In Goldberg's case, I'm more struck by his purple face and popping veins than I am by his arguments. You and Rachel make good points calmly. Fun to compare notes. With Goldberg, I'm more prone to want to take him to the emergency room for treatment than I am to address what he's saying.

I wonder why the topic makes him so very splenetic. I mean, he's outraged, he's offended, he's fulminating -- and 'way beyond any possible CC provocation. Any hunches?

Certainly it can't simply be that the CCers think that their take on things is a good one. Of course they do -- and after all, doesn't everybody think their take on things is a good one? Nothing wrong with that per se. Also, conservatism should certainly allow for many different varieties of itself. (And rural agrarianism and nostalgia have been big parts of American conservatism forever.) So whassup with JG? Or maybe we'd do better to leave it between him and his shrink...

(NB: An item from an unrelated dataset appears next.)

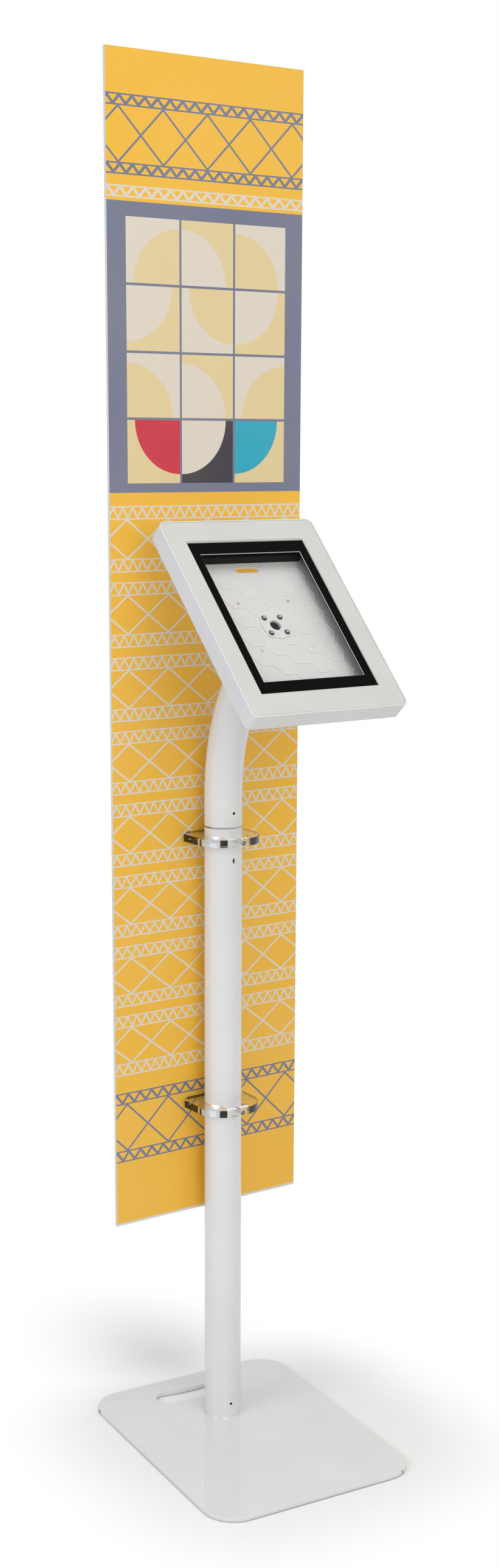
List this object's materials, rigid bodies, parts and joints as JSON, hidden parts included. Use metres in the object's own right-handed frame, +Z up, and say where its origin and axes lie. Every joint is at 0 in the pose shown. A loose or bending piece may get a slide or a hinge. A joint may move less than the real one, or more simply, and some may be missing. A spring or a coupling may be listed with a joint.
{
  "type": "tablet banner floor stand",
  "caption": "Free-standing tablet holder: flat base plate, bent round pole, tilted white case with a framed window, and a tall printed board clamped behind the pole.",
  "frame": {"origin": "on the floor, under the centre pad, on the pole's axis", "axes": "+Z up, -Y to the front where the user stands, +X to the right as the user sees the screen"},
  "size_m": [0.3255, 0.4073, 1.7845],
  "materials": {
    "powder_coat": "satin",
    "case_plastic": "satin",
    "mask_plastic": "matte",
    "foam": "matte",
    "feet": "matte",
    "turned_aluminium": "turned",
    "bright_steel": "bright",
    "dark_steel": "black oxide",
    "clear_acrylic": "clear",
    "tape": "matte",
    "board_foam": "matte",
    "print_film": "satin"
  },
  "bodies": {
    "base": {"base_plate": "powder_coat", "foot_pad_1": "feet", "foot_pad_2": "feet", "foot_pad_3": "feet", "foot_pad_4": "feet", "foot_pad_5": "feet", "pole_spigot": "turned_aluminium", "spigot_screw_1": "dark_steel", "spigot_screw_2": "dark_steel", "spigot_screw_3": "dark_steel"},
    "pole": {"lower_pole": "powder_coat", "foot_set_screw": "dark_steel", "coupling_sleeve": "bright_steel", "coupling_screw": "dark_steel"},
    "head": {"upper_pole": "powder_coat", "neck_set_screw": "dark_steel", "neck_plug": "bright_steel", "rear_case": "case_plastic", "mount_screw_1": "dark_steel", "mount_screw_2": "dark_steel", "mount_screw_3": "dark_steel", "mount_screw_4": "dark_steel", "cover_screw_1": "dark_steel", "cover_screw_2": "dark_steel", "cover_screw_3": "dark_steel", "cover_screw_4": "dark_steel", "foam_top": "foam", "foam_bottom": "foam"},
    "cover": {"front_cover": "case_plastic", "cover_nut_1": "bright_steel", "cover_nut_2": "bright_steel", "cover_nut_3": "bright_steel", "cover_nut_4": "bright_steel", "tablet_mask": "mask_plastic"},
    "banner": {"upper_clamp": "clear_acrylic", "upper_clamp_screw": "bright_steel", "upper_tape": "tape", "lower_clamp": "clear_acrylic", "lower_clamp_screw": "bright_steel", "lower_tape": "tape", "banner_panel": "board_foam", "banner_print": "print_film"}
  },
  "joints": [
    {"name": "pole_swivel", "type": "hinge", "parent": "base", "child": "pole", "pos_m": [0, 0, 0.0278], "axis": [0, 0, 1], "continuous": true},
    {"name": "head_swivel", "type": "hinge", "parent": "pole", "child": "head", "pos_m": [0, 0, 0.8571], "axis": [0, 0, 1], "range_deg": [-20, 20]},
    {"name": "cover_lift", "type": "slide", "parent": "head", "child": "cover", "axis": [0, -0.7193, 0.6947], "range_m": [0, 0.08]},
    {"name": "banner_slide", "type": "slide", "parent": "pole", "child": "banner", "axis": [0, 0, 1], "range_m": [-0.25, 0.008]}
  ]
}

Posted by: Michael Blowhard on March 17, 2006 12:23 PM



Ah, well I haven't read the book. Like you, Michael, I first read about CC on NRO when Dreher first floated the idea. Goldberg wasn't impressed then and I think he wasn't impressed because, as a purely cultural sensibility, isn't the whole notion of CCism yawn-inducing? I mean, why shouldn't some conservatives prefer whole grain to white bread? Unless you believe that all conservatives are ignorant rednecks whose idea of a night on the town is a Nascar race followed by an amuse bouche at McDonald's? Sounds to me like college-educated blue staters who happen to vote Republican. A tool for marketers, perhaps, but not much more. And the gloss of moral superiority that you, tschafer and I have all noted makes it an unneccessarily divisive label, which is part--I think--of what Goldberg objects to.

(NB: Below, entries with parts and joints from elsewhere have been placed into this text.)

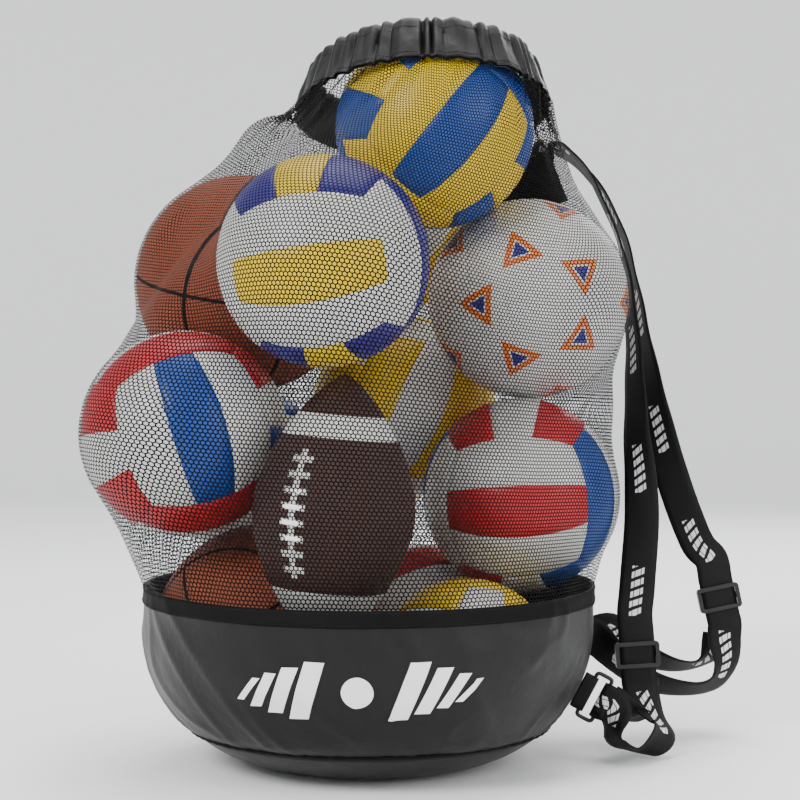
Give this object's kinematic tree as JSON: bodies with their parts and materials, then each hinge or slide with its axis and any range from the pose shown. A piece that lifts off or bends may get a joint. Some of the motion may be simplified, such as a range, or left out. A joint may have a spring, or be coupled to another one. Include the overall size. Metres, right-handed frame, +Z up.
{
  "type": "mesh ball bag",
  "caption": "Drawstring mesh ball bag with a solid lower skirt and two shoulder straps, filled with volleyballs, basketballs, a soccer ball and an american football.",
  "frame": {"origin": "centre of the underside, where the bag stands on the floor, on the axis of its round base", "axes": "+Z up towards the mouth, -Y towards the printed front, +X towards the side on which the shoulder straps hang"},
  "size_m": [0.7151, 0.5671, 0.7726],
  "materials": {
    "satin_nylon": "black satin woven nylon",
    "binding_tape": "black woven binding tape",
    "knitted_net": "black knitted hexagonal net",
    "webbing": "black woven webbing with a small white repeated print",
    "cord": "black braided cord",
    "moulded_plastic": "black moulded plastic",
    "spring_steel": "plain wire",
    "volleyball": "panels in white, blue, red and yellow",
    "soccer": "white panels with orange and navy triangles",
    "basketball": "pebbled orange-brown with black channels",
    "small_ball": "white and yellow panels",
    "football": "pebbled dark brown with white stripes and laces"
  },
  "bodies": {
    "bag": {"volleyball_top": "volleyball", "volleyball_front": "volleyball", "volleyball_left": "volleyball", "volleyball_right": "volleyball", "volleyball_middle": "volleyball", "soccer_ball_front": "soccer", "basketball_upper": "basketball", "basketball_lower": "basketball", "small_ball_back": "small_ball", "small_ball_left": "small_ball", "small_ball_lower": "small_ball", "small_ball_right": "small_ball", "american_football": "football", "base_panel": "satin_nylon", "skirt_front": "satin_nylon", "skirt_back": "satin_nylon", "mouth_casing": "satin_nylon", "base_piping": "binding_tape", "skirt_top_tape": "binding_tape", "net_front": "knitted_net", "net_back": "knitted_net", "strap_tab_1": "webbing", "strap_tab_2": "webbing", "strap_patch": "webbing", "drawcord": "cord", "cord_knot": "cord"},
    "strap_1": {"shoulder_strap_1": "webbing"},
    "strap_2": {"shoulder_strap_2": "webbing"},
    "slider_1": {"strap_slider_1": "moulded_plastic"},
    "slider_2": {"strap_slider_2": "moulded_plastic"},
    "ring_1": {"strap_ring_1": "moulded_plastic"},
    "ring_2": {"strap_ring_2": "moulded_plastic"},
    "cord_lock": {"cord_lock_body": "moulded_plastic", "cord_lock_spring": "spring_steel"},
    "lock_button": {"cord_lock_button": "moulded_plastic"}
  },
  "joints": [
    {"name": "strap_1_swing", "type": "hinge", "parent": "bag", "child": "strap_1", "pos_m": [0.244, -0.0256, 0.0646], "axis": [-0.0979, 0.271, 0.9576], "range_deg": [-6, 6]},
    {"name": "strap_2_swing", "type": "hinge", "parent": "bag", "child": "strap_2", "pos_m": [0.2358, 0.115, 0.115], "axis": [-0.1535, 0.1083, 0.9822], "range_deg": [-9, 9]},
    {"name": "slider_1_slide", "type": "slide", "parent": "strap_1", "child": "slider_1", "axis": [-0.0597, 0.0796, 0.995], "range_m": [-0.015, 0.03]},
    {"name": "slider_2_slide", "type": "slide", "parent": "strap_2", "child": "slider_2", "axis": [-0.2003, 0.0801, 0.9765], "range_m": [-0.012, 0.015]},
    {"name": "ring_1_flap", "type": "hinge", "parent": "bag", "child": "ring_1", "pos_m": [0.2281, -0.024, 0.0729], "axis": [-0.4595, 0.0483, -0.8868], "range_deg": [-2.5, 2.5]},
    {"name": "ring_2_flap", "type": "hinge", "parent": "bag", "child": "ring_2", "pos_m": [0.2199, 0.1073, 0.1181], "axis": [-0.155, -0.0756, -0.985], "range_deg": [-3, 3]},
    {"name": "cord_lock_slide", "type": "slide", "parent": "bag", "child": "cord_lock", "axis": [0, 0.9563, -0.2924], "range_m": [0, 0.012]},
    {"name": "button_press", "type": "slide", "parent": "cord_lock", "child": "lock_button", "axis": [0, 0.2924, 0.9563], "range_m": [-0.0045, 0], "stiffness_N_per_m": 300, "springref_m": 0.001, "deforming": ["cord_lock_spring"]}
  ]
}
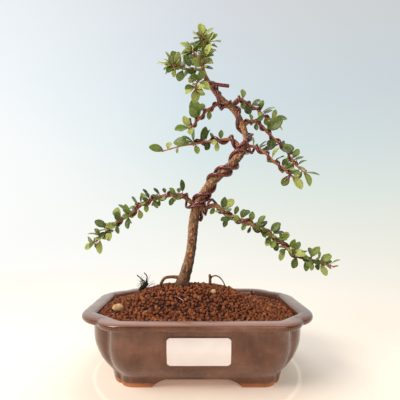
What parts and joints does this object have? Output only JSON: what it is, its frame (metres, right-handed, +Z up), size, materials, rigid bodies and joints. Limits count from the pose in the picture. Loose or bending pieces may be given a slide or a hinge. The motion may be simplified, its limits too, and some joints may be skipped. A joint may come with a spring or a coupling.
{
  "type": "cotoneaster bonsai in a glazed tray pot",
  "caption": "Wired informal-upright bonsai with small oval leaves, standing on a soil mound in a notched-corner glazed tray pot on four feet.",
  "frame": {"origin": "centre of the bounding box, at the level of the undersides of the pot's feet", "axes": "+X to the right and +Y away from the viewer in the tree's front view, +Z up"},
  "size_m": [0.2182, 0.1406, 0.3195],
  "materials": {
    "pot_glaze": "glossy brown-mauve glaze, rust red where it runs thin at the edges",
    "soil": "dry matt baked clay grains, red-brown to tan",
    "pebble": "matt, pale tan",
    "bark": "rough tan-brown bark with lighter scars",
    "leaf": "satin mid-green to yellow-green leaves, paler below, on red-brown twigs",
    "wire": "maroon-brown anodised, semi-gloss",
    "label": "matt off-white",
    "screen": "matt black",
    "dry_root": "matt, near black"
  },
  "bodies": {
    "root": {"pot": "pot_glaze", "drain_screen_left": "screen", "drain_screen_right": "screen", "anchor_wire": "wire", "soil": "soil", "stone_large": "pebble", "stone_small": "pebble", "dry_root_tuft": "dry_root", "label": "label", "trunk": "bark", "lower_branch_wire": "wire", "trunk_wire_1": "wire", "trunk_wire_2": "wire", "right_branch_wire": "wire", "top_branch_wire": "wire", "leaves_lower_left": "leaf", "leaves_lower_right": "leaf", "leaves_middle_left": "leaf", "leaves_right_low": "leaf", "leaves_right_middle": "leaf", "leaves_right_top": "leaf", "leaves_upper_left": "leaf", "leaves_apex": "leaf"}
  },
  "joints": []
}
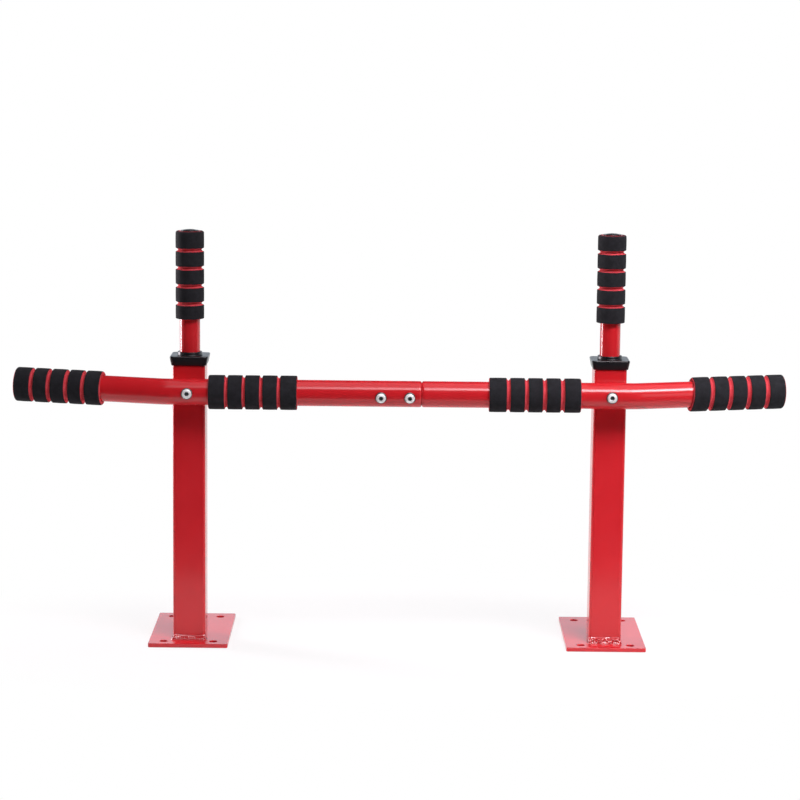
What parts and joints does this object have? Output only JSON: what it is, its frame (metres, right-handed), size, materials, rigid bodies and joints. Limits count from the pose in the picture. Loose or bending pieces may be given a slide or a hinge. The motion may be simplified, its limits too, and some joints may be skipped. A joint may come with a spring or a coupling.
{
  "type": "wall-mounted pull-up bar",
  "caption": "Wall-mounted pull-up bar with square arms on bolted plates, a bent cross bar joined in the middle, upright handles and grooved foam grips.",
  "frame": {"origin": "in the plane of the wall, midway between the arms and in the middle of the part's depth", "axes": "+Z out of the wall along the arms, +X along the bar to the side without the join screws, -Y upwards on the wall, towards the bar and the bolt heads"},
  "size_m": [0.947, 0.1773, 0.5143],
  "materials": {
    "left_wall_plate": "smooth glossy red powder coat on steel",
    "left_arm": "smooth glossy red powder coat on steel",
    "left_handle_tube": "smooth glossy red powder coat on steel",
    "left_bar": "smooth glossy red powder coat on steel",
    "right_wall_plate": "smooth glossy red powder coat on steel",
    "right_arm": "smooth glossy red powder coat on steel",
    "right_handle_tube": "smooth glossy red powder coat on steel",
    "right_bar": "smooth glossy red powder coat on steel",
    "left_arm_front_weld": "rippled weld under glossy red powder coat",
    "left_arm_back_weld": "rippled weld under glossy red powder coat",
    "right_arm_front_weld": "rippled weld under glossy red powder coat",
    "right_arm_back_weld": "rippled weld under glossy red powder coat",
    "left_handle_grip": "matt closed-cell foam, black outside over a red inner layer",
    "left_inner_bar_grip": "matt closed-cell foam, black outside over a red inner layer",
    "left_outer_bar_grip": "matt closed-cell foam, black outside over a red inner layer",
    "right_handle_grip": "matt closed-cell foam, black outside over a red inner layer",
    "right_inner_bar_grip": "matt closed-cell foam, black outside over a red inner layer",
    "right_outer_bar_grip": "matt closed-cell foam, black outside over a red inner layer",
    "left_arm_cap": "smooth black moulded plastic",
    "left_handle_end_plug": "smooth black moulded plastic",
    "left_bar_end_plug": "smooth black moulded plastic",
    "right_arm_cap": "smooth black moulded plastic",
    "right_handle_end_plug": "smooth black moulded plastic",
    "right_bar_end_plug": "smooth black moulded plastic",
    "left_arm_bolt": "bright zinc plating",
    "left_arm_bolt_washer": "bright zinc plating",
    "left_arm_bolt_nut": "bright zinc plating",
    "left_join_screw": "bright zinc plating",
    "left_join_screw_nut": "bright zinc plating",
    "right_arm_bolt": "bright zinc plating",
    "right_arm_bolt_washer": "bright zinc plating",
    "right_arm_bolt_nut": "bright zinc plating",
    "right_join_screw": "bright zinc plating",
    "right_join_screw_nut": "bright zinc plating"
  },
  "bodies": {
    "root": {"left_wall_plate": "left_wall_plate", "left_arm": "left_arm", "left_handle_tube": "left_handle_tube", "left_bar": "left_bar", "right_wall_plate": "right_wall_plate", "right_arm": "right_arm", "right_handle_tube": "right_handle_tube", "right_bar": "right_bar", "left_arm_front_weld": "left_arm_front_weld", "left_arm_back_weld": "left_arm_back_weld", "right_arm_front_weld": "right_arm_front_weld", "right_arm_back_weld": "right_arm_back_weld", "left_handle_grip": "left_handle_grip", "left_inner_bar_grip": "left_inner_bar_grip", "left_outer_bar_grip": "left_outer_bar_grip", "right_handle_grip": "right_handle_grip", "right_inner_bar_grip": "right_inner_bar_grip", "right_outer_bar_grip": "right_outer_bar_grip", "left_arm_cap": "left_arm_cap", "left_handle_end_plug": "left_handle_end_plug", "left_bar_end_plug": "left_bar_end_plug", "right_arm_cap": "right_arm_cap", "right_handle_end_plug": "right_handle_end_plug", "right_bar_end_plug": "right_bar_end_plug", "left_arm_bolt": "left_arm_bolt", "left_arm_bolt_washer": "left_arm_bolt_washer", "left_arm_bolt_nut": "left_arm_bolt_nut", "left_join_screw": "left_join_screw", "left_join_screw_nut": "left_join_screw_nut", "right_arm_bolt": "right_arm_bolt", "right_arm_bolt_washer": "right_arm_bolt_washer", "right_arm_bolt_nut": "right_arm_bolt_nut", "right_join_screw": "right_join_screw", "right_join_screw_nut": "right_join_screw_nut"}
  },
  "joints": []
}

Then I read somewhere--Lileks I think--that Dreher was bemoaning the loss of the independent video store on the CC blog and I thought: "How stupid. Time to make fun of them"

Than another blogger pointed me to the ContraCrunchy blog and I had a good laugh. But reading through the CC blog on NRO last night led me to believe that it's somehow morphed from being a cultural sensibility to a political philosophy and not a very desirable one.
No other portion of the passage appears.